For my role in fighting Bork’s nomination then, I harbor no regrets. Today, women in America still have a constitutional right to have an abortion. Gay couples have a constitutional right to marry. Had Bork been confirmed, these rights might not exist now.

Today, Democrats voicing skepticism about the Gorsuch nomination also are accused of engaging in tit-for-tat games with Republicans. This criticism relies on a false equivalency.

President George W. Bush applied a strict ideological litmus test for his nominees and appointed ideological warriors to the bench. Nearly half of his circuit courts of appeals nominees belong to the Federalist Society, the exclusive club of lawyers who promote the interests of the wealthy and big business. More recently, the Federalist Society helped President Donald Trump make his choice of Gorsuch.

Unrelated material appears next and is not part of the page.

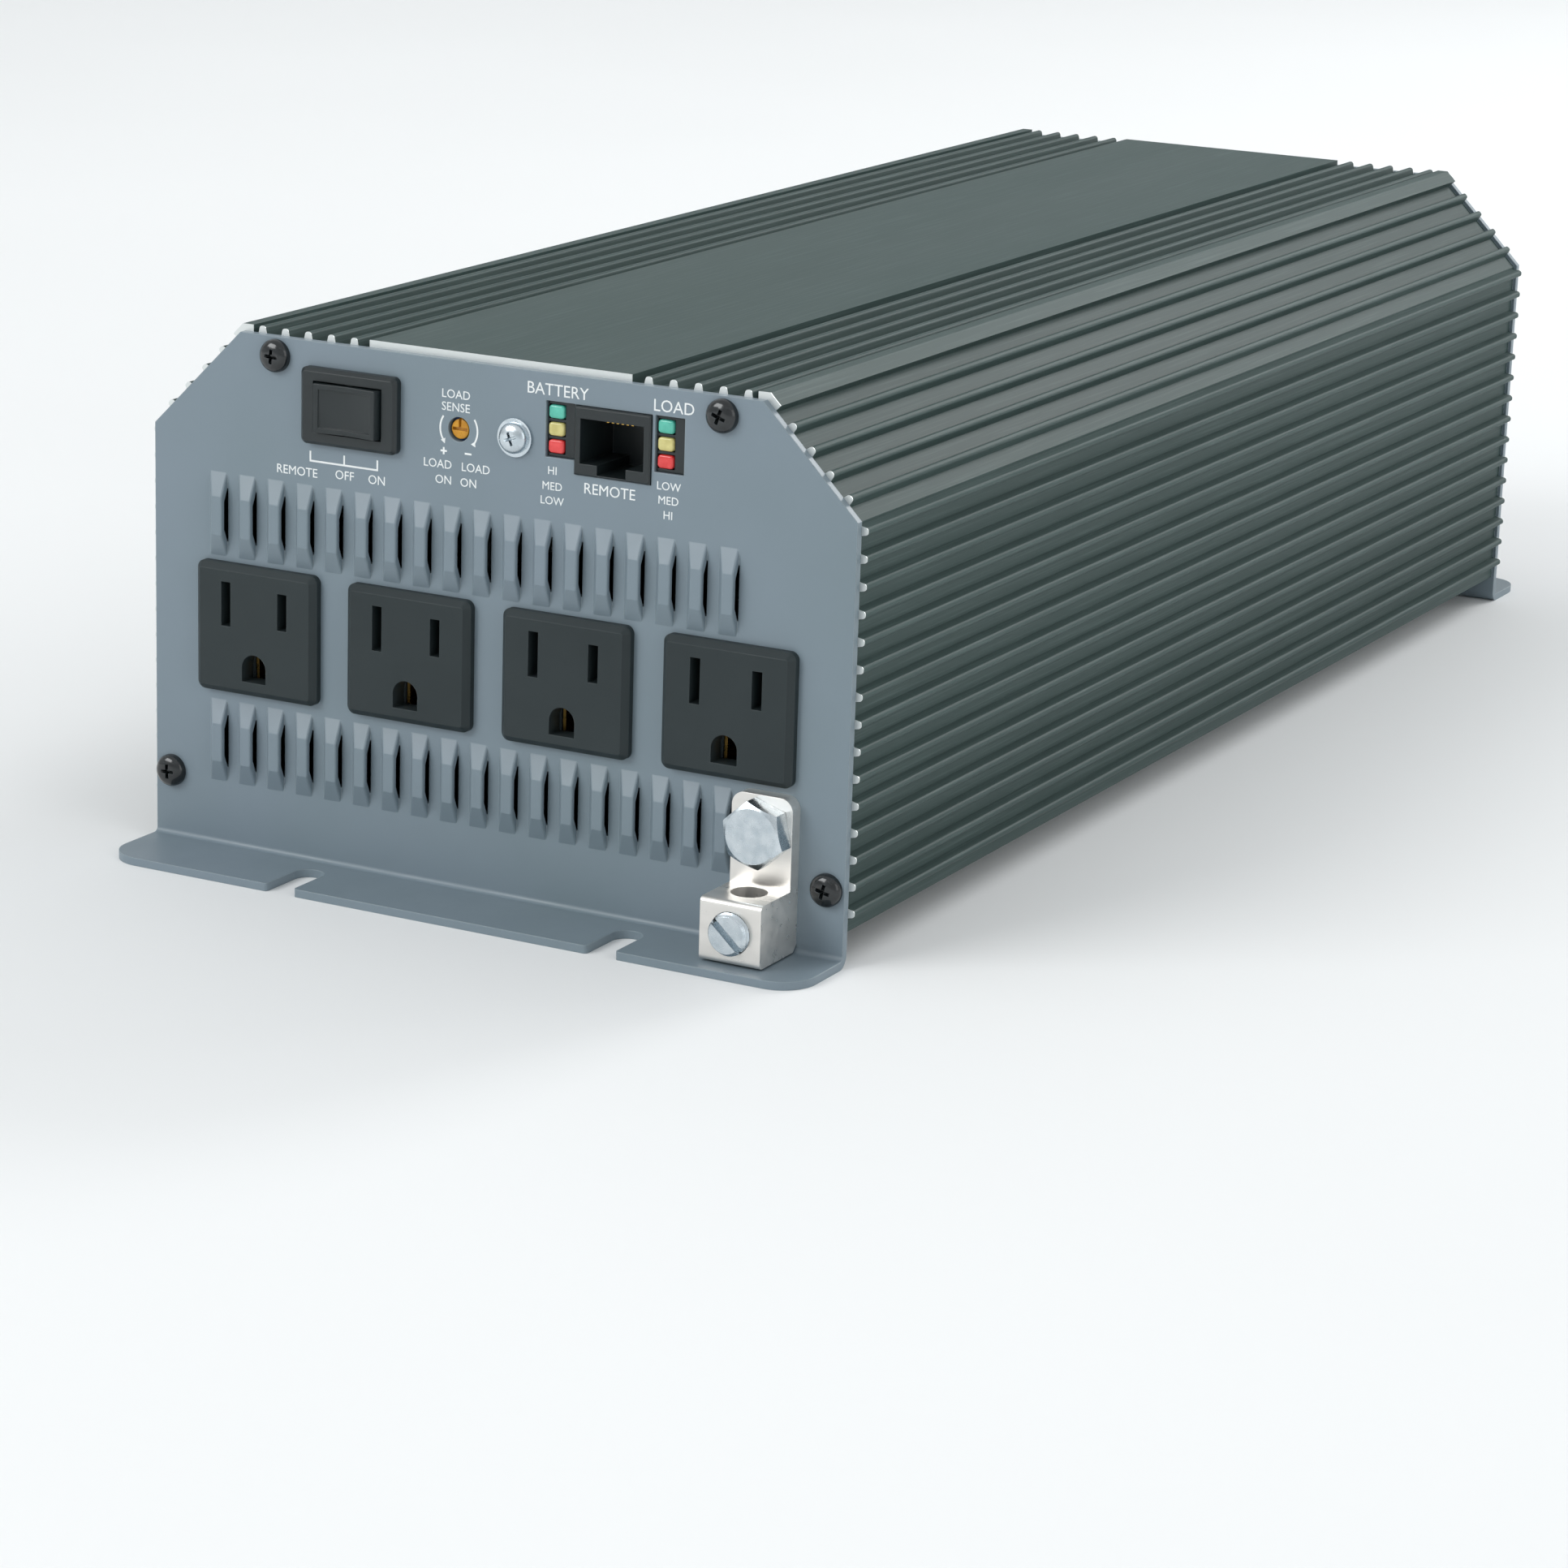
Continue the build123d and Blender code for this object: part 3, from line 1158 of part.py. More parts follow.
def transistor(side, y):
    """Power transistor against a heat bar: legs, moulded body and metal tab."""
    inner = bar_x - heat_bar_t / 2
    foot = board_top + transistor_leg
    with BuildPart() as device:
        slab(Plane.XY.offset(foot), side * (inner - transistor_t / 2), y, transistor_t, transistor_w,
             transistor_h)
        slab(Plane.XY.offset(foot), side * (inner - tab_sheet / 2), y, tab_sheet, transistor_w,
             transistor_h + transistor_tab)
        for k in (-1, 0, 1):
            slab(Plane.XY.offset(board_top), side * (inner - transistor_t + leg_t), y + k * leg_pitch,
                 leg_t, leg_t, transistor_leg)
    return device.part


def transistor_row(y_mid, count, pitch):
    """Transistors along both side walls."""
    return [transistor(side, y_mid + pitch * (i - (count - 1) / 2))
            for side in (-1, 1) for i in range(count)]


gather(transistor_row(dc_bar_y, dc_transistor_count, dc_transistor_pitch), "dc_transistors")
gather(transistor_row(ac_bar_y, ac_transistor_count, ac_transistor_pitch), "ac_transistors")

fuse_y = board_back - holder_w / 2 - fuse_edge
fuse_x = [fuse_pitch * (i - (fuse_count - 1) / 2) for i in range(fuse_count)]
with BuildPart() as fuse_holders:
    for x in fuse_x:
        slab(Plane.XY.offset(board_top), x, fuse_y, holder_t, holder_w, holder_h)
        slab(Plane.XY.offset(board_top + holder_h), x, fuse_y, fuse_leg_t + slip, fuse_w, -fuse_leg - slip,
             Mode.SUBTRACT)
save(fuse_holders, "fuse_holders")
with BuildPart() as fuses:
    for x in fuse_x:
        slab(Plane.XY.offset(board_top + holder_h), x, fuse_y, fuse_t, fuse_w, fuse_h)
        for side in (-1, 1):
            slab(Plane.XY.offset(board_top + holder_h), x, fuse_y + side * fuse_leg_place, fuse_leg_t,
                 fuse_leg, -fuse_leg)
save(fuses, "fuses")
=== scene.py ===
"""Power inverter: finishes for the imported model, and the detailed pieces that stand for its plain ones.

Sizes are in millimetres until a piece is placed, and metres after that. The AC end faces -Y, the DC end
faces +Y, and Z = 0 is the underside of the mounting flanges.
"""

import logging
from dataclasses import dataclass
from enum import Enum
from math import ceil, cos, hypot, pi, radians, sin, tan
from typing import Iterable, Sequence

import bmesh
import bpy
from bmesh.types import BMEdge, BMesh, BMVert
from bpy.types import NodeSocket
from mathutils import Matrix, Vector


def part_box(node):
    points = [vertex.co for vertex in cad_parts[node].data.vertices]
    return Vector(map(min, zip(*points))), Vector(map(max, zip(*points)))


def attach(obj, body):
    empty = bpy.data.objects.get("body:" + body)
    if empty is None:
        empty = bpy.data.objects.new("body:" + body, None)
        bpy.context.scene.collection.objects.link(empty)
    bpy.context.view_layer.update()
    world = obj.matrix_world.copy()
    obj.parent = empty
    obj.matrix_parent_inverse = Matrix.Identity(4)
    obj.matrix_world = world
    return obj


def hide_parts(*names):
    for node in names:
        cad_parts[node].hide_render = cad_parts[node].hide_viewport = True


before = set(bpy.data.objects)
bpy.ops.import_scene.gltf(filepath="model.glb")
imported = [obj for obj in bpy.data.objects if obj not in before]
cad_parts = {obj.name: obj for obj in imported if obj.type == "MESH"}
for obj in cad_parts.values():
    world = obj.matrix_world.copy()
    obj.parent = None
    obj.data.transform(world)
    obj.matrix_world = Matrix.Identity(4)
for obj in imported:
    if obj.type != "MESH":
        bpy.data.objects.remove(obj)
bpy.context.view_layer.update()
LOG = logging.getLogger("inverter")
MM = 0.001                        # a millimetre in the frame's metres
WELD = 1e-4                       # points closer than this are one
SLIVER = 1e-5                     # edges shorter than this are dropped
DRIFT = (0.35, 0.7)               # span of the noise over which a colour goes to its second one
POLISH = (0.3, 0.7)               # span of the noise over which roughness changes
EDGE_HIGHLIGHT_TURN = (0.985, 0.86)              # turn of the normal at an edge, as a cosine, over which the painted edge highlight fades in
BARE_METAL = "#dfe3e2"            # aluminium or tin where nothing covers it


def linear(code: str, alpha: float = 1.0) -> tuple[float, float, float, float]:
    """Turns an sRGB hex colour into linear values.

    Args:
        code: The colour, such as "#7b8890".
        alpha: The fourth value.

    Returns:
        Linear red, green, blue and alpha.
    """
    parts = [int(code[i:i + 2], 16) / 255 for i in (1, 3, 5)]
    low = [c / 12.92 if c <= 0.04045 else ((c + 0.055) / 1.055) ** 2.4 for c in parts]
    return (low[0], low[1], low[2], alpha)


# ---------------------------------------------------------------- node graphs and finishes


class Graph:
    """Node tree of one material, with its Object coordinates at hand."""

    def __init__(self, name: str) -> None:
        """Starts an empty material.

        Args:
            name: The material's name.
        """
        self.material = bpy.data.materials.new(name)
        self.material.use_nodes = True
        self.material.node_tree.nodes.clear()
        self.coords = self.add("ShaderNodeTexCoord").outputs["Object"]

    def add(self, kind: str, inputs: dict | None = None, **settings: object) -> bpy.types.Node:
        """Adds a node.

        Args:
            kind: The node's class name.
            inputs: Socket name or number to a value, or to the output that it's linked from.
            settings: Properties of the node.

        Returns:
            The new node.
        """
        node = self.material.node_tree.nodes.new(kind)
        for key, value in settings.items():
            setattr(node, key, value)
        for key, value in (inputs or {}).items():
            if isinstance(value, NodeSocket):
                self.material.node_tree.links.new(value, node.inputs[key])
            else:
                node.inputs[key].default_value = value
        return node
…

In contrast, President Obama didn’t use judicial nominations to galvanize his party’s base or to wield presidential power. He pledged to put the “confirmation wars behind us” with his first judicial nominee, Judge David Hamilton of Indiana. The judge had support from then-Republican Sen. Richard Lugar and the president of the Federalist Society’s Indiana chapter. Nonetheless, Hamilton met scathing GOP resistance on his way to confirmation, and all Republicans but Lugar voted against his confirmation.

The fight over Hamilton foreshadowed what followed. Republicans’ strategy to delegitimize Obama featured the relentless and unprecedented obstruction of his judicial nominees, including Supreme Court nominee Merrick Garland last year.

Now there is a new president who talked bluntly on the campaign trail of using litmus tests to name a successor in the mold of the late Justice Antonin Scalia. Trump proceeded to choose a man documented to be the most conservative Supreme Court nominee in 25 years.

Make no mistake, Neil Gorsuch has been driven throughout his life by an ultraconservative ideology, and some of his views are to the right of Scalia’s. His vision of America is one in which big corporations run roughshod over working people, women go without safe and accessible reproductive health care, and people with disabilities are relegated to second-class citizenship.

With the eight-member Supreme Court philosophically split, the stakes surrounding this nomination are monumental. Under these circumstances it is not only appropriate, but it is critical, that lawmakers fully examine the record of a nominee who poses a grave threat to our rights and freedoms.

Senators also will listen to the American public’s response. If some or all Senate Democrats find Gorsuch to be unqualified, it would not be a failing to do everything possible to defeat him. This exercise in democracy may be contentious, but it is neither puerile nor vengeful. It represents nothing less than Democrats’ fulfillment of their Constitutional duty and their political responsibility.